Eighteen-year-old Alexander Scott Mercurio planned to execute an attack on American soil in the name of ISIS. He was arrested Saturday and charged in the federal district of Idaho court with providing support to a terrorist organization.
As of Tuesday afternoon, Mercurio did not have an attorney listed in the federal court system. He remained in the Kootenai County jail in Coeur d'Alene. He was just a few days away from executing an attack on churchgoers in the name of ISIS.
His planning took months. According to court documents, he explained his plan to a man in a hotel. That man turned out to be an FBI informant.
He planned to walk to a church from his home in Coeur d’Alene, kneecap churchgoers with a metal pipe, kill them with a knife, set off fires using small butane canisters, and then try to wrestle a gun away from a police officer when police arrived on the scene.
His goal was to kill as many people as he could before dying by suicide or by law enforcement.
Fortunately, he was arrested and charged before he could conduct his horrifying attack.
“Thanks to the investigative efforts of the FBI, the defendant was taken into custody before he could act, and he is now charged with attempting to support ISIS’s mission of terror and violence,” Attorney General Merrick Garland said in a news release.
He admitted he previously was drawn to white supremacists but decided ISIS was a better fit for him.
Mercurio told an FBI informant he started diving into ISIS ideology while schools were closed during the height of the COVID pandemic, Idaho-based FBI agent John H. Taylor II wrote in the teen’s criminal complaint. Mercurio said his parents were not happy and he had to hide his beliefs from them. He added that he had previously “drank the Kool-Aid” of White supremacy but turned to ISIS after deciding it had more purpose for him.
Yikes. What a tale. It looks like another terrible story from when students were locked at home and learning online during the pandemic. Good job, everybody.
ISIS is still with us. It is a former al-Qaeda affiliate. About a decade ago, it declared the establishment of a caliphate in Syria and Iraq. Since then it has lost control of much of its territory. But, it isn't gone.
The United States has a mission to defeat ISIS in Iraq and Syria. 2,500 fighters at large have conducted 94 missions with 18 operatives killed and 63 operatives detained. Trump defeated the caliphate during his time in office. Now it is a growing menace and threat. It's like playing whack-a-mole. ISIS fighters are taken out and new ones crop up to replace them.

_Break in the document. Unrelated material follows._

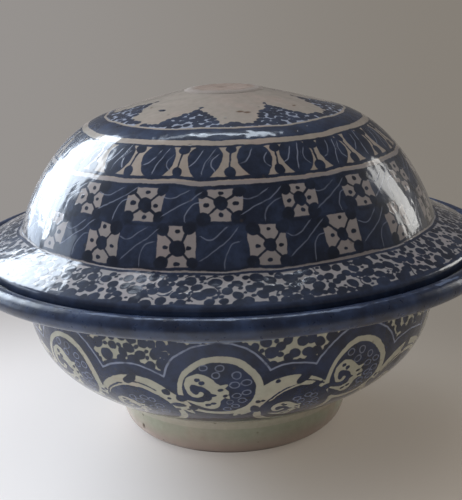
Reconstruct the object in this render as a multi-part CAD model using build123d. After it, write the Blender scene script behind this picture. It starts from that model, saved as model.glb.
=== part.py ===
from build123d import *
import os
from math import cos, radians, sin

# A footed serving bowl of thrown earthenware with a domed lid.
# Each member is a turned form about the Z axis, in millimetres.
# Z = 0 is the surface that the foot stands on.
# Angles are the direction of a profile in the radius-height plane, in degrees,
# with 0 pointing outwards and 90 pointing up.
# A fullness is how far a curve holds its end's direction, as a share of its chord.

# Foot ring, luted under the bowl
FOOT_HEIGHT = 22.0
FOOT_LAND_RADIUS = 74.5
FOOT_LAND_WIDTH = 10.5
FOOT_FLARE = 9.5
FOOT_TOP_WIDTH = 22.0
FOOT_BEVEL = 1.5
FOOT_BASE_ANGLE = 30.0
FOOT_BASE_FULLNESS = 0.42
FOOT_TOP_ANGLE = 75.0
FOOT_TOP_FULLNESS = 0.3

# Bowl wall and floor
BOWL_WALL = 8.0
FLOOR_THICKNESS = 9.0
FLOOR_FULLNESS = 0.45
COVE_RISE = 8.2
COVE_REACH = 6.4
COVE_FULLNESS = 0.4
WALL_SPREAD = 56.1
WALL_BASE_ANGLE = 26.7
WALL_BASE_FULLNESS = 0.61
WALL_TOP_ANGLE = 84.0
WALL_TOP_FULLNESS = 0.345

# Everted brim with the flat seat for the lid
SEAT_HEIGHT = 130.0
BRIM_DROP = 10.0
BRIM_WIDTH = 29.5
BRIM_FILLET = 7.0
LIP_FILLET = 3.0

# Rolled bead that wraps the brim's edge
ROLL_RADIUS = 6.5
ROLL_OVERHANG = 4.0
ROLL_RISE = 6.2

# Lid flange
LID_PLAY = 1.6
LAND_WIDTH = 14.0
LAND_DEPTH = 4.0
FLANGE_WIDTH = 27.9
FLANGE_EDGE = 8.3
FLANGE_THICKNESS = 8.0
FLANGE_OUTER_ANGLE = 154.5
FLANGE_INNER_ANGLE = 158.0
FLANGE_FULLNESS = 0.33
FLANGE_TOP_FILLET = 3.0
FLANGE_BOTTOM_FILLET = 2.2
FLANGE_INNER_FILLET = 3.0

# Lid dome and crown
LID_WALL = 7.5
DOME_BASE_RISE = 20.5
DOME_BASE_ANGLE = 108.5
DOME_BASE_FULLNESS = 0.38
SHOULDER_INSET = 60.0
SHOULDER_RISE = 71.2
SHOULDER_ANGLE = 162.5
SHOULDER_FULLNESS = 0.29
CROWN_RISE = 15.2
CROWN_TOP_ANGLE = 166.5
CROWN_FULLNESS = 0.33

# Bare disc on top of the crown
DISC_RADIUS = 27.3
DISC_THICKNESS = 1.8
DISC_FILLET = 1.2
DISC_MARGIN = 0.7

# Bowl places that follow from the sizes above
FOOT_TOP_RADIUS = FOOT_LAND_RADIUS + FOOT_FLARE
WALL_BASE_RADIUS = FOOT_TOP_RADIUS + COVE_REACH
WALL_BASE_HEIGHT = FOOT_HEIGHT + COVE_RISE
WALL_TOP_RADIUS = WALL_BASE_RADIUS + WALL_SPREAD
WALL_TOP_HEIGHT = SEAT_HEIGHT - BRIM_DROP
BRIM_JOIN_HEIGHT = WALL_TOP_HEIGHT - BRIM_FILLET
BRIM_EDGE_RADIUS = WALL_TOP_RADIUS + BRIM_WIDTH
ROLL_RING_RADIUS = BRIM_EDGE_RADIUS + ROLL_OVERHANG
ROLL_HEIGHT = SEAT_HEIGHT + ROLL_RISE - ROLL_RADIUS

# Lid places that follow from the bead and the seat
LID_RADIUS = ROLL_RING_RADIUS - ROLL_RADIUS - LID_PLAY
DOME_BASE_RADIUS = LID_RADIUS - FLANGE_WIDTH
DOME_BASE_HEIGHT = SEAT_HEIGHT + DOME_BASE_RISE
DOME_INNER_RADIUS = DOME_BASE_RADIUS - LID_WALL
SHOULDER_RADIUS = DOME_BASE_RADIUS - SHOULDER_INSET
SHOULDER_HEIGHT = DOME_BASE_HEIGHT + SHOULDER_RISE
CROWN_TOP_RADIUS = DISC_RADIUS + DISC_MARGIN
CROWN_HEIGHT = SHOULDER_HEIGHT + CROWN_RISE

# How near an edge must lie to count as the one that is looked for
NEAR = 0.01


def spot(radius, height):
    """A point of a profile, at a radius from the axis and a height."""
    return Vector(radius, 0, height)


def heading(angle):
    """The unit direction of a profile that runs at an angle."""
    return Vector(cos(radians(angle)), 0, sin(radians(angle)))


def inwards(point, angle, wall):
    """The point one wall thickness to the left of a profile that runs at an angle."""
    return point + heading(angle + 90) * wall


def climbed(point, angle, height):
    """The point at a height on the straight line that leaves a point at an angle."""
    return point + heading(angle) * ((height - point.Z) / sin(radians(angle)))


def thrown(start, start_angle, start_fullness, end, end_angle, end_fullness):
    """A smooth wall line between two points, leaving and arriving at given angles."""
    chord = (end - start).length
    leave = start + heading(start_angle) * chord * start_fullness
    arrive = end - heading(end_angle) * chord * end_fullness
    return Bezier(start, leave, arrive, end)


def turned(*lines):
    """The solid that a closed profile sweeps about the axis."""
    return revolve(make_face(Wire(lines)), Axis.Z, 360)


def rims_at(body, *points):
    """The circular edges of a turned body that pass through points of its profile."""
    return [
        edge
        for edge in body.edges().filter_by(GeomType.CIRCLE)
        for point in points
        if abs(edge.radius - point.X) < NEAR and abs(edge.center().Z - point.Z) < NEAR
    ]


def bowl_side(base, top):
    """The bowl's belly, from above the foot's cove to under the brim."""
    return thrown(
        base, WALL_BASE_ANGLE, WALL_BASE_FULLNESS, top, WALL_TOP_ANGLE, WALL_TOP_FULLNESS
    )


def dome_side(base, shoulder):
    """The lid's domed side, from the flange to the shoulder."""
    return thrown(
        base, DOME_BASE_ANGLE, DOME_BASE_FULLNESS, shoulder, SHOULDER_ANGLE, SHOULDER_FULLNESS
    )


def crown_side(shoulder, top, top_angle):
    """The lid's shallow crown, from the shoulder inwards."""
    return thrown(shoulder, SHOULDER_ANGLE, CROWN_FULLNESS, top, top_angle, CROWN_FULLNESS)


def foot_ring():
    """Flared ring that the bowl stands on, rounded off outside its flat land."""
    land_outer = spot(FOOT_LAND_RADIUS, 0)
    land_inner = spot(FOOT_LAND_RADIUS - FOOT_LAND_WIDTH, 0)
    outer_top = spot(FOOT_TOP_RADIUS, FOOT_HEIGHT)
    inner_top = spot(FOOT_TOP_RADIUS - FOOT_TOP_WIDTH, FOOT_HEIGHT)
    flare = thrown(
        land_outer,
        FOOT_BASE_ANGLE,
        FOOT_BASE_FULLNESS,
        outer_top,
        FOOT_TOP_ANGLE,
        FOOT_TOP_FULLNESS,
    )
    ring = turned(
        Line(land_inner, land_outer),
        flare,
        Line(outer_top, inner_top),
        Line(inner_top, land_inner),
    )
    return chamfer(rims_at(ring, land_inner), FOOT_BEVEL)


def thrown_bowl():
    """Floor, belly and everted brim as one turned form, with the lid's seat on top."""
    centre_base = spot(0, FOOT_HEIGHT)
    foot_edge = spot(FOOT_TOP_RADIUS, FOOT_HEIGHT)
    wall_base = spot(WALL_BASE_RADIUS, WALL_BASE_HEIGHT)
    wall_top = spot(WALL_TOP_RADIUS, WALL_TOP_HEIGHT)
    edge_depth = (ROLL_RADIUS**2 - ROLL_OVERHANG**2) ** 0.5
    brim_under = spot(BRIM_EDGE_RADIUS, ROLL_HEIGHT - edge_depth)
    brim_over = spot(BRIM_EDGE_RADIUS, SEAT_HEIGHT)
    inner_top = inwards(wall_top, WALL_TOP_ANGLE, BOWL_WALL)
    lip = climbed(inner_top, WALL_TOP_ANGLE, SEAT_HEIGHT)
    inner_base = inwards(wall_base, WALL_BASE_ANGLE, BOWL_WALL)
    centre_floor = centre_base + spot(0, FLOOR_THICKNESS)
    body = turned(
        Line(centre_base, foot_edge),
        thrown(
            foot_edge, FOOT_TOP_ANGLE, COVE_FULLNESS, wall_base, WALL_BASE_ANGLE, COVE_FULLNESS
        ),
        bowl_side(wall_base, wall_top),
        Line(wall_top, brim_under),
        Line(brim_under, brim_over),
        Line(brim_over, lip),
        Line(lip, inner_top),
        bowl_side(inner_base, inner_top),
        thrown(
            centre_floor, 0, FLOOR_FULLNESS, inner_base, WALL_BASE_ANGLE, FLOOR_FULLNESS
        ),
        Line(centre_floor, centre_base),
    )
    body = fillet(rims_at(body, wall_top), BRIM_FILLET)
    return fillet(rims_at(body, lip), LIP_FILLET)


def bowl_wall():
    """Floor and belly of the bowl, up to the level where the brim turns outwards."""
    return split(thrown_bowl(), Plane.XY.offset(BRIM_JOIN_HEIGHT), keep=Keep.BOTTOM)


def bowl_brim():
    """Everted brim of the bowl, with the lid's flat seat on top."""
    return split(thrown_bowl(), Plane.XY.offset(BRIM_JOIN_HEIGHT), keep=Keep.TOP)


def rim_roll():
    """Bead of clay rolled over the brim's edge, which keeps the lid from sliding."""
    bead = Pos(ROLL_RING_RADIUS, ROLL_HEIGHT) * Circle(ROLL_RADIUS)
    reach = 2 * ROLL_RADIUS - ROLL_OVERHANG
    rebate = Pos(BRIM_EDGE_RADIUS, SEAT_HEIGHT) * Rectangle(
        reach, 2 * ROLL_RADIUS, align=(Align.MAX, Align.MAX)
    )
    return revolve(Plane.XZ * (bead - rebate), Axis.Z, 360)


def lid_flange():
    """Sloping flange of the lid, with the flat land that rests on the seat."""
    land_inner = spot(LID_RADIUS - LAND_WIDTH, SEAT_HEIGHT)
    land_outer = spot(LID_RADIUS, SEAT_HEIGHT)
    edge_top = land_outer + spot(0, FLANGE_EDGE)
    crease = spot(DOME_BASE_RADIUS, DOME_BASE_HEIGHT)
    inner_top = spot(DOME_INNER_RADIUS, DOME_BASE_HEIGHT)
    inner_under = inner_top - spot(0, FLANGE_THICKNESS)
    land_step = land_inner + spot(0, LAND_DEPTH)
    slope = thrown(
        edge_top,
        FLANGE_OUTER_ANGLE,
        FLANGE_FULLNESS,
        crease,
        FLANGE_INNER_ANGLE,
        FLANGE_FULLNESS,
    )
    flange = turned(
        Line(land_inner, land_outer),
        Line(land_outer, edge_top),
        slope,
        Line(crease, inner_top),
        Line(inner_top, inner_under),
        Line(inner_under, land_step),
        Line(land_step, land_inner),
    )
    flange = fillet(rims_at(flange, edge_top), FLANGE_TOP_FILLET)
    flange = fillet(rims_at(flange, land_outer), FLANGE_BOTTOM_FILLET)
    return fillet(rims_at(flange, inner_under, land_step), FLANGE_INNER_FILLET)


def lid_dome():
    """Domed wall of the lid, turning over at the shoulder into a shallow crown."""
    base = spot(DOME_BASE_RADIUS, DOME_BASE_HEIGHT)
    inner_base = spot(DOME_INNER_RADIUS, DOME_BASE_HEIGHT)
    shoulder = spot(SHOULDER_RADIUS, SHOULDER_HEIGHT)
    inner_shoulder = inwards(shoulder, SHOULDER_ANGLE, LID_WALL)
    crown_edge = spot(CROWN_TOP_RADIUS, CROWN_HEIGHT)
    crown_centre = spot(0, CROWN_HEIGHT)
    inner_centre = crown_centre - spot(0, LID_WALL)
    return turned(
        Line(inner_base, base),
        dome_side(base, shoulder),
        crown_side(shoulder, crown_edge, CROWN_TOP_ANGLE),
        Line(crown_edge, crown_centre),
        Line(crown_centre, inner_centre),
        crown_side(inner_shoulder, inner_centre, 180),
        dome_side(inner_base, inner_shoulder),
    )


def lid_top_disc():
    """Low unglazed disc on the crown, the scar of a lost grip."""
    disc = Pos(0, 0, CROWN_HEIGHT) * Cylinder(
        DISC_RADIUS, DISC_THICKNESS, align=(Align.CENTER, Align.CENTER, Align.MIN)
    )
    return fillet(rims_at(disc, spot(DISC_RADIUS, CROWN_HEIGHT + DISC_THICKNESS)), DISC_FILLET)


MEMBERS = {
    "foot_ring": foot_ring,
    "bowl_wall": bowl_wall,
    "bowl_brim": bowl_brim,
    "rim_roll": rim_roll,
    "lid_flange": lid_flange,
    "lid_dome": lid_dome,
    "lid_top_disc": lid_top_disc,
}

os.makedirs("parts", exist_ok=True)
for name, make in MEMBERS.items():
    export_step(make(), f"parts/{name}.step")
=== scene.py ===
import logging
import math
from collections.abc import Callable, Sequence
from dataclasses import dataclass, field
from enum import Enum, IntEnum

import bpy
import numpy as np
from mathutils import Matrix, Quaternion, Vector


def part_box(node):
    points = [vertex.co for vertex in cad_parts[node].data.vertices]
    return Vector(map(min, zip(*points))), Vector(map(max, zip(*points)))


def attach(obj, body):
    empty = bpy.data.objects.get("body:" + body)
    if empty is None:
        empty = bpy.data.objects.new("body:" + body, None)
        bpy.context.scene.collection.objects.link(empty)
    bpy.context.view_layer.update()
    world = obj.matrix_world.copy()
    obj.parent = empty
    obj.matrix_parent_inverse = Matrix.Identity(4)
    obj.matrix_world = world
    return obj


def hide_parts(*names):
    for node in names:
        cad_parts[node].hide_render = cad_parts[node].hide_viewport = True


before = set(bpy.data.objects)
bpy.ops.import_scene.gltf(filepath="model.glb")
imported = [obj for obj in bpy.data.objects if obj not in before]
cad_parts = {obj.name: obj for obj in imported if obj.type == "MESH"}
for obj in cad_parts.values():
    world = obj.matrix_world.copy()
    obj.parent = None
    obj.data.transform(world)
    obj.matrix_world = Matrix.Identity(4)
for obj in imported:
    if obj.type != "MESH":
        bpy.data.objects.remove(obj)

# Sections and paintings are in millimetres, and Blender's meshes in metres.
# A section is a line of (radius, height) points about the Z axis.
# A turn is an angle round the Z axis in degrees, from the front (-Y) towards +X.
# A distance is measured along a piece's painted line, from the line's lower or outer end.

LOG = logging.getLogger("bowl")
MM = 0.001
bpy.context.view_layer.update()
UNPAINTED = -99.0
BARE_FIELD = -9.0
FIELDS = ("ink", "side", "near", "load", "wash_and_painted_light", "iron_and_shade")
ALL_ROUND = (-180.0, 180.0)
EVERYWHERE = slice(None)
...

Self-radicalization is a real threat in some communities in America,
The FBI was investigating a network that launders money for ISIS when agents came across Mercurio. Taylor wrote that Mercurio and others who were not named in the complaint had been raising money for the terrorist group, including through cryptocurrency.
Agents came into contact with Mercurio in 2022, connecting with him through a profile they had created with the same username as an ISIS fundraiser who deleted their account. The teen believed he was chatting with the previous person and spoke with FBI sources for months.
He described having suicidal ideations, at times wavering over how far he wanted to take his new extremist beliefs. In December, he wrote that he was upset with himself for sinning, adding: “I’ve stopped asking and praying for martyrdom because I don’t feel like I want to fight and die for the sake of Allah, I just want to die and have all my problems go away.”
The situation escalated early this year, officials said, when Mercurio said he planned to carry out a suicide attack at least one church. At one point, he spoke about making a flaming sword. He also described “some kind of insatiable bloodlust for the life of these idolaters; a craving for mayhem and murder to terrorize those around me.”
By February, Mercurio said he had the tools he needed but was wavering because he was still attached to worldly life. He was confused. He spoke about bloodlust and the desire to create mayhem and murder churchgoers. He hoped to carry out a successful plan to gain fame and notoriety.
Instead, he now faces 20 years in federal prison, if convicted. This story should send a shiver up the spine of everyone. Something truly horrific has been avoided.